◆ Exercise brief ◆
Look in the material below for the line with "const middle = new" and the line with "obj.matrix_parent_inverse = Matrix.Identity(4)", then set down exactly those two lines and all lines between, nothing more.

---+---

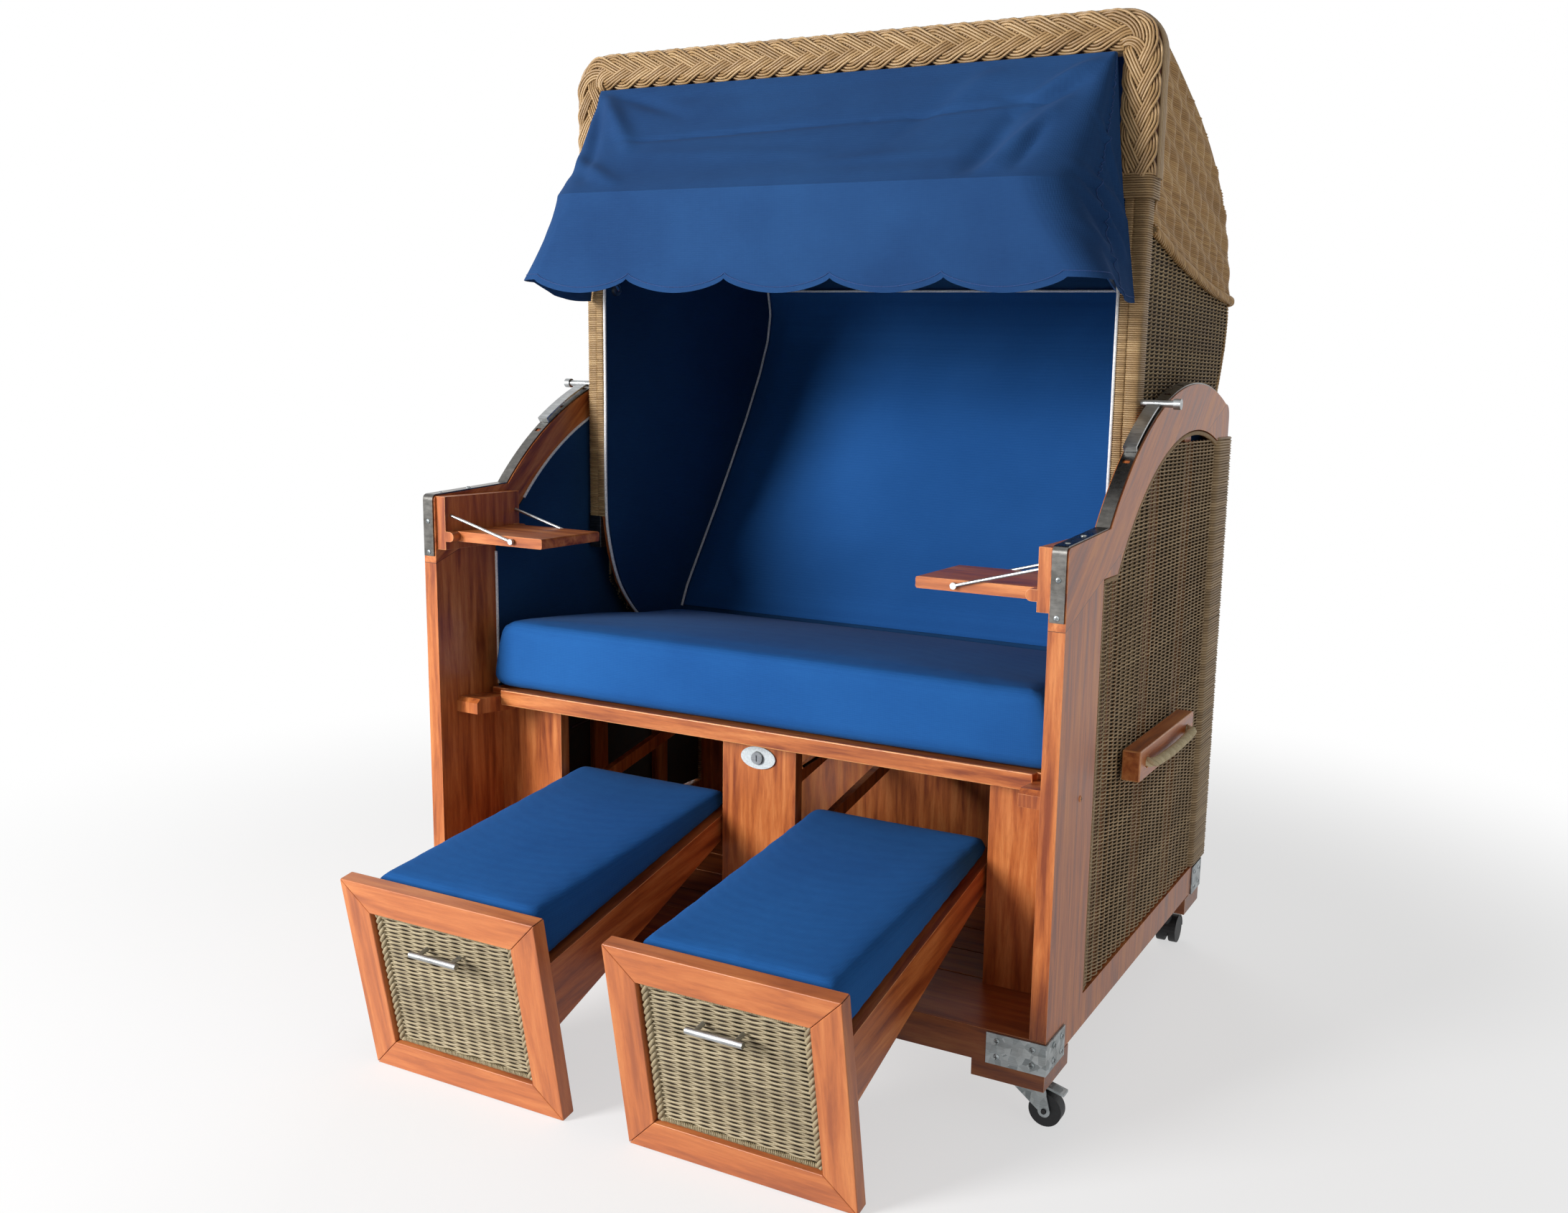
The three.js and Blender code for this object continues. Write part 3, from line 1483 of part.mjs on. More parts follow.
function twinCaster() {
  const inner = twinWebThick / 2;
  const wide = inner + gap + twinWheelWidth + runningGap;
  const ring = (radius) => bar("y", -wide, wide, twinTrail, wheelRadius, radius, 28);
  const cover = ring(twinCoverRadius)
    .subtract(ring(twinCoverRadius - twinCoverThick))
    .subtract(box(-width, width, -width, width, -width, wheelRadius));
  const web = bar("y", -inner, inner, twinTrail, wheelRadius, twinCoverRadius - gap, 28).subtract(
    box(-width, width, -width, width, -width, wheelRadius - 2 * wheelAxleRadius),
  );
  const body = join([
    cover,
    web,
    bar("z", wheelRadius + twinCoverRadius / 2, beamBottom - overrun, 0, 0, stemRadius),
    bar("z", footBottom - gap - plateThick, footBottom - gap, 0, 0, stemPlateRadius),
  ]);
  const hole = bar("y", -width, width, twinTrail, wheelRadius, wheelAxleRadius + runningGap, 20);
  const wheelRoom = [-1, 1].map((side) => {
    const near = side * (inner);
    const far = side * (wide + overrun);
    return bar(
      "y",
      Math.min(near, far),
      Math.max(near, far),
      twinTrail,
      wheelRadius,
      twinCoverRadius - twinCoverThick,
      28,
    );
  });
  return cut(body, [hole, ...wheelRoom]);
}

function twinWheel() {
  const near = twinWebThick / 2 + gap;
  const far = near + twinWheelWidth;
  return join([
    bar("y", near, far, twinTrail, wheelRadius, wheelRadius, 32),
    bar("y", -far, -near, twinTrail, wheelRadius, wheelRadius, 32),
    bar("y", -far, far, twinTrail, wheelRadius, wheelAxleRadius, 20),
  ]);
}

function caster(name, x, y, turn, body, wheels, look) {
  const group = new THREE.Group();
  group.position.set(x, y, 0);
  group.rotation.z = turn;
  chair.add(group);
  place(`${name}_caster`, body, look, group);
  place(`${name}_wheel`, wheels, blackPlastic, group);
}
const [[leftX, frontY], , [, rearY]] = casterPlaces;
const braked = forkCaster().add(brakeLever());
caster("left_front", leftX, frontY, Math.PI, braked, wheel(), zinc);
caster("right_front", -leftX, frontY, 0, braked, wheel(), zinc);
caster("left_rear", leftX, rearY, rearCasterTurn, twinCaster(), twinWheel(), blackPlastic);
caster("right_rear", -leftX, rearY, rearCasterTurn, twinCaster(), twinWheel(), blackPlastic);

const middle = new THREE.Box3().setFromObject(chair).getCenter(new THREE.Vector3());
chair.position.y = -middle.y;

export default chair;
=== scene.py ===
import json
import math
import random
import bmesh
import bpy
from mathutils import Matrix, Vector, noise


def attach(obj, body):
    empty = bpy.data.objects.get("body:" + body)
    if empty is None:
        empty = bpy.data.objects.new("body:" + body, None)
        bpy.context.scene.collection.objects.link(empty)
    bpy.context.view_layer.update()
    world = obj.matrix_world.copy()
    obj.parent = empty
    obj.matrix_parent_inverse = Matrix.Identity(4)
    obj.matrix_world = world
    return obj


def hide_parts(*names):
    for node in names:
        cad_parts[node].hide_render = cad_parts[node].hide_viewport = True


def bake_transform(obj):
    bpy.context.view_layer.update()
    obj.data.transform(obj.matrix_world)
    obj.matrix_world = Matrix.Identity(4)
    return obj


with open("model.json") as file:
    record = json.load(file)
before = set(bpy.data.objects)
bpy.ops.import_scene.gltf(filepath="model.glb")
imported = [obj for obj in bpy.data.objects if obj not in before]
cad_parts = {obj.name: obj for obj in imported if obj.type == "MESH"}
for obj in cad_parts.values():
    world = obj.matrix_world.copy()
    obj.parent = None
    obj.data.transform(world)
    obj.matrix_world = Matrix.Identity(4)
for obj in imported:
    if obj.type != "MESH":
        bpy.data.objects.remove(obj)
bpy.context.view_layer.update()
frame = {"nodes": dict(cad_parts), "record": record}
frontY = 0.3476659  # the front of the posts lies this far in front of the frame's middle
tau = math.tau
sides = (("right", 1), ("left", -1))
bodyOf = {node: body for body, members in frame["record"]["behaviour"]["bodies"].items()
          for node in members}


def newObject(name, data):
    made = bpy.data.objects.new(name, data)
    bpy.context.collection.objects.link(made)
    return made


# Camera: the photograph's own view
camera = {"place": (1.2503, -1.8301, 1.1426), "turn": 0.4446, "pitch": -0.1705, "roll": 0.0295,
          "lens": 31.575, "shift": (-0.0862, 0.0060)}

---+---

◆ Answer ◆
const middle = new THREE.Box3().setFromObject(chair).getCenter(new THREE.Vector3());
chair.position.y = -middle.y;

export default chair;
=== scene.py ===
import json
import math
import random
import bmesh
import bpy
from mathutils import Matrix, Vector, noise


def attach(obj, body):
    empty = bpy.data.objects.get("body:" + body)
    if empty is None:
        empty = bpy.data.objects.new("body:" + body, None)
        bpy.context.scene.collection.objects.link(empty)
    bpy.context.view_layer.update()
    world = obj.matrix_world.copy()
    obj.parent = empty
    obj.matrix_parent_inverse = Matrix.Identity(4)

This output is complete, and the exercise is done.